We all know the story of the tortoise and the hare. To cut to the chase, the tortoise won. But what were the real differences between these two competitors, other than that the hare was fast but erratic, and the tortoise slow and steady?
For starters, we might say that the hare was almost completely inspiration-driven, waiting for flashes of energy to come to them. While the tortoise, on the other hand, was more methodical.
Going another level deeper, however, we might even surmise that the hare was a victim of its own past success. And of its own high status as a hare in the realm of animal footraces.
While the tortoise, never endowed with the same natural gifts as the hare, was almost forced to become more systematic and process-driven in the months or years leading up to their storied competition.
There’s a similar dynamic that can play out in real-world business innovation.
In fact, sustaining creativity can come down to your ability to stay focused on the challenge at hand, rather than on your identity as a “creative professional.” That’s according to Dirk Deichmann and Markus Baer, who published an article in MIT Sloan Management Review called “Mix Creativity With the Right Mindset to Serve Up Innovation” in 2023.
And in many cases, focusing too much on the outcome—or the thing that is being created—rather than on the process of creation itself can actually be counterproductive, Deichmann and Baer say.
At the time of the article’s publication, Deichmann was an associate professor at the Rotterdam School of Management at Erasmus University. And Baer was professor of organizational behavior at the Olin Business School at Washington University in St. Louis.
First-time inventors, film directors and novelists often have a hard time replicating their early success, according to Deichmann and Baer. And as found in a study published by the researchers in January 2023 in the Journal of Applied Psychology, first-time cookbook writers can also suffer a similar challenge, and for similar reasons.
There are a few steps that people from cookbook writers to individual business professionals and leaders of teams that need to innovate can take to sustain creative work, however, Deichmann and Baer say.
The first is to use a systematic creative process. Most of the cookbook authors Deichmann and Baer interviewed for their study, for example, seemed to lack a systematic approach for developing and refining new ideas. And instead relied more on moments of insight to drive their creativity.
Innovation experts have suggested, however, that it’s helpful to have a systematic process for idea development. Deichmann and Baer say that design thinking offers one such way in.
Emerging over the last half century or so from studies of innovation processes, problem-solving and creativity, design thinking methodologies take an iterative, experimental approach to problem-solving.

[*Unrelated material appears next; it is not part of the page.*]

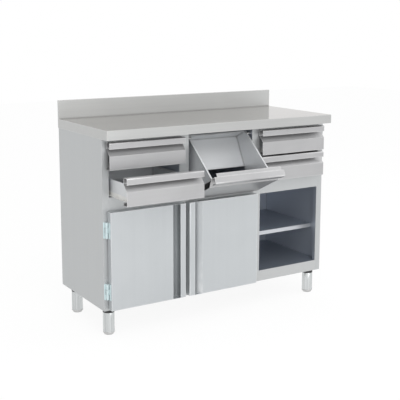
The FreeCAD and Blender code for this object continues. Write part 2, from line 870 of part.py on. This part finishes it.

One that involves gaining a deep understanding of customer needs; defining a problem area; and ideating new solutions. And then prototyping, testing and refining them, to use the definition of researchers David Dunne, Theresa Eriksson and Jan Keitzmann, writing in an article for the MIT Sloan Management Review in 2022.
A second step identified by Deichmann and Baer for sustaining creative productivity is to collaborate. Working with collaborators can make the creative process feel much less threatening to the individual, according to the researchers.
In a study published in 2018, for example, Deichmann and Baer found that once people had developed ideas on their own, they found teamwork to be a helpful way to sustain their creativity.
Finally, a third step Deichmann and Baer identify is to lower the stakes. Many studies have found that having a sense of psychological safety can enhance creativity, the researchers say. Indeed, developing a nurturing environment in which risks can be taken and failures are seen as opportunities for learning can help make the stakes feel lower.
For Deichmann and Baer’s cookbook writers specifically, this meant seeing failure and the lessons that can be distilled from it as an inevitable aspect of a creative life.
Ultimately, success in creative endeavors seems to come down to cultivating intrinsic motivation for the process of creation, according to Deichmann and Baer. And that’s irrespective of the success of the outcome, which is much less under the control of the individual creator.
Sort of like the weather on marathon day.